A deranged fusion of Bis’ disco-poppery and Josef K’s jittery guitar clunking, debut [double ‘A’ side] singles ’I Go’/’Get Your Hands Off’ are unadulterated spurts of retroised, rug-cutting brilliance laden with hooks, wonky-tonk synths and gleeful handclaps. Throughout the set’s entirety frontman Jack Valentine is a hyperactive blur of activity, projecting his sweat soaked skeleton into a ream of protractor defying angles during every candy-coated freak-out, but there’s infinitely more to the group than his limelight stealing showmanship.

Tighter than the breeks of a poodle-permed 80’s rocker with a slowing metabolism, ’ISOSCELES’’ illicit wooziness jerks off to a flurry of four-pronged harmonies and vibrant Hammond all hurried along by Valentine’s sneering wordsmithery, while the cowbell-infused stomp ’This Is Where It Ends‘ recalls early Fire Engines skewed with the melodious guitar jangles of Orange Juice.
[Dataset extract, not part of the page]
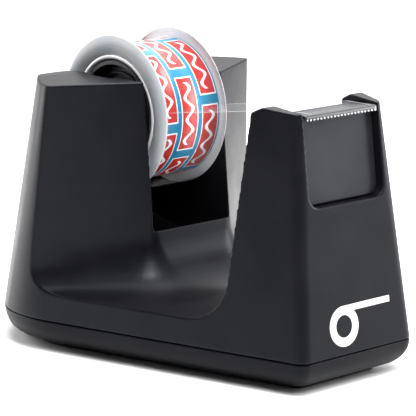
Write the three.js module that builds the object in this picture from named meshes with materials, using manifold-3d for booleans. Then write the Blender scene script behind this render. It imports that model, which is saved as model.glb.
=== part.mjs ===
// Weighted desk tape dispenser with a 19 mm roll of clear tape. Millimetres, +Z up.
// Origin: on the table, under the middle of the body. +X points to the cutter, +Y to the far side.
// The body widens from the narrow cutter tower to a round rear end, and a V-shaped valley
// between the tower and the roll well leaves room for the fingers.

import * as THREE from 'three';
import { mergeVertices } from 'three/addons/utils/BufferGeometryUtils.js';
import Module from 'manifold-3d';

const wasm = await Module();
wasm.setup();

// ---------------------------------------------------------------- driving dimensions

const GAP = 0.3;                 // clearance between neighbouring pieces
const PAD_THICKNESS = 1.0;       // anti-slip pad that the dispenser stands on
const SEAM_Z = 7.6;              // joint between the base pan and the housing
const WALL = 2.2;                // housing wall

const FRONT_X = 51.8;            // front face at the seam
const FRONT_HALF = 17.5;         // half width of the front face at the seam
const SIDE_ANGLE = THREE.MathUtils.degToRad(14);   // side faces widen towards the rear
const SIDE_TURN = THREE.MathUtils.degToRad(0.0456);  // and a little more so, per millimetre up
const REAR_CENTRE_X = -14.1;     // centre of the round rear end
const REAR_RADIUS = 37.7;        // radius of the round rear end at the seam
const FRONT_DRAFT = 0.123;       // every face leans inwards as it rises, per millimetre
const FRONT_HALF_DRAFT = 0.0775;
const REAR_DRAFT = 0.161;
const REAR_ROUND_START = THREE.MathUtils.degToRad(135);  // from here on the rear end is a circle
const FRONT_CORNER = 2.4;        // blend on the two front corners
const REAR_CORNER_X = -24.0;     // where a side face ends at the seam,
const REAR_CORNER_LEAN = 0.0985; // and how much further forward it ends, per millimetre up
const REAR_CORNER = 8.0;         // blend on that corner, at the seam
const REAR_CORNER_DRAFT = 0.09;

const CHEEK_TOP_Z = 62.4;        // flat top beside the roll
const CHEEK_FALL_X = -28.0;      // behind this line the top falls away to the rear
const CHEEK_FALL_RADIUS = 43.0;
const CHEEK_FALL_TURN = 0.62;    // length of that fall, in radians
const TOWER_TOP = [               // top of the tower's shoulders from the side, rear to front
  [32.5, 60.2], [36.5, 62.2], [46.5, 61.2],
];
const TOWER_TOP_START_X = 20.0;  // inside the valley, where the cut above the tower begins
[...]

Forthcoming single ’Kitch Bitch’ makes for a climatic closer - ablaze with lascivious chord quirks and a full-bodied bassline not too far from the hedonistic squirms of fellow Glaswegians Mother & The Addicts – ensuring these starry-eyed scamps leave the stage to a rapturous smattering of adulation befitting a band teetering on the brink of a breakthrough.

And in this multitude of comparisons is where Isosceles most staunchly replicate a certain Glaswegian arthouse-lounging troupe. Never the most original of acts, Franz pilfered the ear pleasing elements of their idols and stewed them into one globe-dominating beast of a record. Isosceles may not quite be the finished article but, on the basis of this performance at least, such lofty ambitions are far from unattainable.